Many of you have followed Luke’s journey since his diagnosis, and some of you joined later. Some families have even left the preschool, returned with younger siblings, and still asked for Luke. The love and support I have received from this preschool community is staggering, and I carry it with me every day.
The road has been anything but easy. Most recently, Luke has faced the long-term side effects of radiation on his right eye. Over time, his vision faltered, and this past August he underwent cataract surgery to restore some of what was lost. Today, he wears glasses proudly—and while I may be a biased momma, I think he looks even more handsome than before. 🙂
The last four years have been rough—rocky roads, potholes, and plenty of stop signs.
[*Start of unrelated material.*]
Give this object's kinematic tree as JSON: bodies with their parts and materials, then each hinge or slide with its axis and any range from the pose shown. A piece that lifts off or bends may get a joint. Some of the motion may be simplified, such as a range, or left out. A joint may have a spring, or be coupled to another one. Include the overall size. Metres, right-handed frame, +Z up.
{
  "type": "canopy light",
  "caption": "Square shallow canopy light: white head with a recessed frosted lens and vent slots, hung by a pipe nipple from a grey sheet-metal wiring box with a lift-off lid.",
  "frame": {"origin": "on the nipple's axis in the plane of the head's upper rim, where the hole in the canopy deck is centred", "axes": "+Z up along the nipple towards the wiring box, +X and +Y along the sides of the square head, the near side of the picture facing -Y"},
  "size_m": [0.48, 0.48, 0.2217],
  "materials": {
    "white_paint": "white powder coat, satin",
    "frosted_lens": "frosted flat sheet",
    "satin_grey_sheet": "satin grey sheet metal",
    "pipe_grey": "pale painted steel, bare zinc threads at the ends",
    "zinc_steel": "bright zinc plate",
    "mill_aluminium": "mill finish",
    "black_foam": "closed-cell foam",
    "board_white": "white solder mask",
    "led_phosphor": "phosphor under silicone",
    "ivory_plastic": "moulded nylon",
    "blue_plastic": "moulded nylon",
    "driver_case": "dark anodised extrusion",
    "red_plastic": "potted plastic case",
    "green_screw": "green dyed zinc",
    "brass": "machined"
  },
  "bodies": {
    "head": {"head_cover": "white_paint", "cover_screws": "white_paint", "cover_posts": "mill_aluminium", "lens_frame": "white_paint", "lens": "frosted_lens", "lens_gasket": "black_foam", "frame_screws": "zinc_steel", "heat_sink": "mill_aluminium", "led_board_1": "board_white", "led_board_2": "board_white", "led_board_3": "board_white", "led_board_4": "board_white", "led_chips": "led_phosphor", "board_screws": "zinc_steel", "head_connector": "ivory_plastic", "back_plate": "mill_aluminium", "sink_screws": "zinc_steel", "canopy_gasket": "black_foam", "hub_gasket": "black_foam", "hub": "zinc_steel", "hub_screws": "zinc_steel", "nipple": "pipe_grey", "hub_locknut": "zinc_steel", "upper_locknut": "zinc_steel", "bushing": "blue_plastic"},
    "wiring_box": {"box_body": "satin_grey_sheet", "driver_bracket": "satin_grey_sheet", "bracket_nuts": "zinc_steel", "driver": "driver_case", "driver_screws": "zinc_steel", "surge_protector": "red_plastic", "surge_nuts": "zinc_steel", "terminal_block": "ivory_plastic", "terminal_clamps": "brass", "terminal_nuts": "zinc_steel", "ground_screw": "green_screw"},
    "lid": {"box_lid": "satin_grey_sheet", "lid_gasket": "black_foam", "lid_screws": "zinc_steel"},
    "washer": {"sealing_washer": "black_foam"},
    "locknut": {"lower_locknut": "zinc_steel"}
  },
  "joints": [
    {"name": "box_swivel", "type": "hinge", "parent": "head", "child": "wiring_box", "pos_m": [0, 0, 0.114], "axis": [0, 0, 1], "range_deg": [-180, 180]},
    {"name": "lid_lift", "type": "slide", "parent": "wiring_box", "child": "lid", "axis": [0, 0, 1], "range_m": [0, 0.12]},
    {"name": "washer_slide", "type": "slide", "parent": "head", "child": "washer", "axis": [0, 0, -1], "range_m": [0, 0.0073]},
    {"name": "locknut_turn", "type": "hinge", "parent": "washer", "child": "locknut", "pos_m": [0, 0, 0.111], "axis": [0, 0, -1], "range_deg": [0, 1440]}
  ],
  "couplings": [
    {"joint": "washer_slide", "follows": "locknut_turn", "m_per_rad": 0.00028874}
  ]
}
But in the midst of the hard, I have tried to keep my eyes on the good. And when I look back, I see so much beauty along this journey:
- A new love for Philadelphia, the city that welcomed us when we were lost and afraid
- Luke’s obsession with football and the Eagles (shared with his parents, even if we cheer for different teams 😉)
- Watching him fiercely play soccer
- Summers that carry their triggers, but also the joy of Luke and Lily’s laughter and silliness on vacation
- A deeper appreciation for friends, family, and community who never stopped holding us up and walking this path with us
- Enjoying our little family and the joy we find in the everyday mundane of “who’s doing carpool” and “who is taking which child to which activity”
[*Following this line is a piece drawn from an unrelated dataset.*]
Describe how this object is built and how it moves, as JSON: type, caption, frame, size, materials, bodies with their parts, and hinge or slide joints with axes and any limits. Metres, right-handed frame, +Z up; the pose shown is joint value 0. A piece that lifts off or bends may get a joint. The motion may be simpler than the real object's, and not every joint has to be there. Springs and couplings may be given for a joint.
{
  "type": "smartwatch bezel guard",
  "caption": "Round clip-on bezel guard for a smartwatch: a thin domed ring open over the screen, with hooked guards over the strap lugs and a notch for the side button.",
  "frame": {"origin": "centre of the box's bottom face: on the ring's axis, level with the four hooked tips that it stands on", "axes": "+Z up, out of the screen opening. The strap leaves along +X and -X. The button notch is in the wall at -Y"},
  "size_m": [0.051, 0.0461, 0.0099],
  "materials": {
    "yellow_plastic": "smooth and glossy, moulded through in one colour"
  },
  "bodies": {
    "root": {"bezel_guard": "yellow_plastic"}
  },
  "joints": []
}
- Continuing our commitment to the St. Baldrick’s Foundation, where my sweet husband has shaved his head for 17 years in honor of kids fighting cancer
- Watching Lily love and protect Luke, and the bond between siblings grow stronger—even through the constant bickering that comes with this age
- Knowing I can feel happiness again
Today, we wore gold to honor all the families walking this awful road with their own children. Today, my husband, Luke, and I drove once again along our well-traveled path to Duke for Luke’s repeat six-month cancer scans. Today, if he has clear scans, marks the LAST scans my son will have in his cancer journey.
In the next week, we will learn his results. And by then, by the grace of God, we will once again find the good in the bad, as we celebrate our boy for everything he is and will be.
I leave you with my most cherished Bible verse that has gotten me through these last 4 years, from Joshua 1:9.
“Have I not commanded you? Be strong and courageous. Do not be afraid or discouraged. For the Lord your God is with you wherever you go.”